La liste est longue mais l’océan est vaste. Les zones à risque ne représentent au final que 2,6% de la surface des océans. Les mesures de protection ne concerneraient donc qu’une partie infime des zones marines. À ce jour cependant, moins de 7% des zones concernées sont couvertes par des mesures de protection. Celles-ci sont principalement de deux types: la réduction de la vitesse des navires et le détournement des routes empruntées pour éviter les couloirs de migration. C’est ce qui commence à être mis en place dans les eaux californiennes, où l’association Safe Whale a réussi à imposer une diminution de la vitesse des navires commerciaux à 10 nœuds (18 kilomètres/heure) après avoir constaté une très forte mortalité entre 2018 et 2020. Une étude du Fonds international pour la protection des animaux (Ifaw) a montré qu’une diminution globale de la vitesse de tous les navires dans le monde réduirait de 50% les risques de collision.

Le débat avance également en Méditerranée, où la France, Monaco, l’Italie et l’Espagne plaident pour une zone de protection renforcée englobant le sanctuaire des grands cétacés Pelagos, entre côtes française et italienne et la Corse. La Méditerranée est l’exemple même du « point chaud ». Ce lieu de concentration de nombreuses espèces de cétacés est aussi sillonné par 20% du commerce maritime mondial, 10% du trafic de conteneurs et plus de 200 millions de passagers en ferries ou navires de croisière. Les mesures de protection sont cependant de la responsabilité de l’Organisation maritime internationale (Omi).
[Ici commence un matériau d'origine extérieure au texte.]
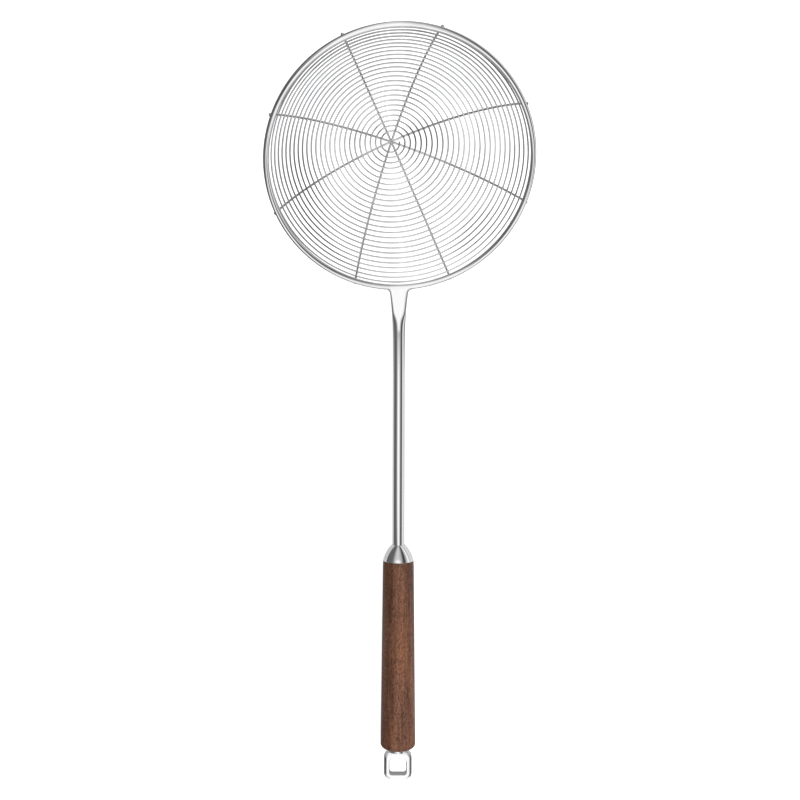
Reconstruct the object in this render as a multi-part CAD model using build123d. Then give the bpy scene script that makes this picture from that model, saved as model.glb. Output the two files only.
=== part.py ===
from build123d import *
import math
import os

# Spider skimmer: a round wire bowl on a tubular steel stem with a turned wooden grip.
# It lies on its back on a table, bowl up: +Z is up, the bowl is towards +Y and the
# hanging loop towards -Y. The origin is on the table, under the middle of the skimmer.
# Lengths are in millimetres and angles in degrees.

# Bowl
rim_outer_diameter = 165.0
rim_wire_diameter = 3.5
bowl_depth = 47.0
bowl_roll = 3.3
spiral_wire_diameter = 1.0
spiral_wire_sides = 12
spiral_turns = 26.1
spiral_inner_radius = 5.2
spiral_start_angle = 10.0
net_centre_shift = 3.0
spoke_wire_diameter = 1.3
spoke_angles = [(115.5, 295.8), (75.8, 251.4), (159.2, 344.9), (28.1, 202.2)]
spoke_run_past_rim = 0.3
spoke_crossing_step = 0.35
wire_clearance = 0.03
spot_weld_radius = 1.1
end_weld_radius = 1.3

# Neck, where the stem's pressed end is welded to the rim
weld_length = 3.0
weld_thickness = 3.0
pressed_width = 11.6
pressed_thickness = 3.2
pressed_length = 29.0

# Stem tube and its plug
stem_diameter = 8.0
stem_wall = 0.8
stem_exposed_length = 163.6
stem_length_in_grip = 30.0
plug_clearance = 0.02
plug_length_in_tube = 12.0
plug_head_length = 2.0
plug_thread_depth = 10.0

# Ferrule
ferrule_length = 10.8
ferrule_wall = 1.0
ferrule_base_slope = 12.0
ferrule_stem_clearance = 0.1
ferrule_lip_radius = 0.5
braze_length = 1.6
braze_width = 1.2

# Wooden grip
grip_length = 121.3
grip_front_diameter = 20.2
grip_butt_diameter = 22.8
grip_butt_fillet = 2.2
grip_spigot_length = 4.5
grip_spigot_clearance = 0.15
grip_bore_clearance = 0.15

# Tie rod, end collar and hanging loop
rod_diameter = 4.0
rod_clearance = 0.05
rod_in_plug = 8.0
rod_in_sleeve = 10.0
rod_hole_clearance = 0.5
collar_diameter = 13.4
collar_thickness = 2.8
collar_edge = 0.4
sleeve_diameter = 7.0
sleeve_length = 14.0
sleeve_thread_depth = 12.0
sleeve_clearance = 0.1
loop_width = 18.1
loop_length = 18.3
loop_thickness = 6.0
loop_corner_radius = 4.6
eye_width = 10.9
eye_length = 10.2
eye_corner_radius = 1.9
loop_end_bar = 3.2
loop_bevel_width = 1.6
loop_bevel_depth = 0.5
eye_edge_fillet = 0.4

# Length by which a cut runs past the faces that it opens
overrun = 1.0

# Sizes worked out from the ones above
rim_radius = (rim_outer_diameter - rim_wire_diameter) / 2
rim_wire_radius = rim_wire_diameter / 2
spiral_wire_radius = spiral_wire_diameter / 2
spoke_wire_radius = spoke_wire_diameter / 2
stem_radius = stem_diameter / 2
bore_radius = stem_radius - stem_wall
ferrule_radius = grip_front_diameter / 2
butt_radius = grip_butt_diameter / 2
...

Les auteurs de l’étude plaident pour une extension des zones de protection afin d’éviter que la situation ne s’aggrave. Les chercheurs font ainsi remarquer que le transport de marchandises qui passe à 90% par les océans devrait tripler d’ici à 2050. Par ailleurs, le changement climatique fait envisager l’ouverture de nouvelles routes commerciales en Arctique, par les passages du Nord canadien et de Sibérie. L’ouverture en eau libre une grande partie de l’année de ces littoraux, autrefois sans risques, devrait attirer les baleines, estiment les chercheurs et donc augmenter le risque de rencontre des uns et des autres.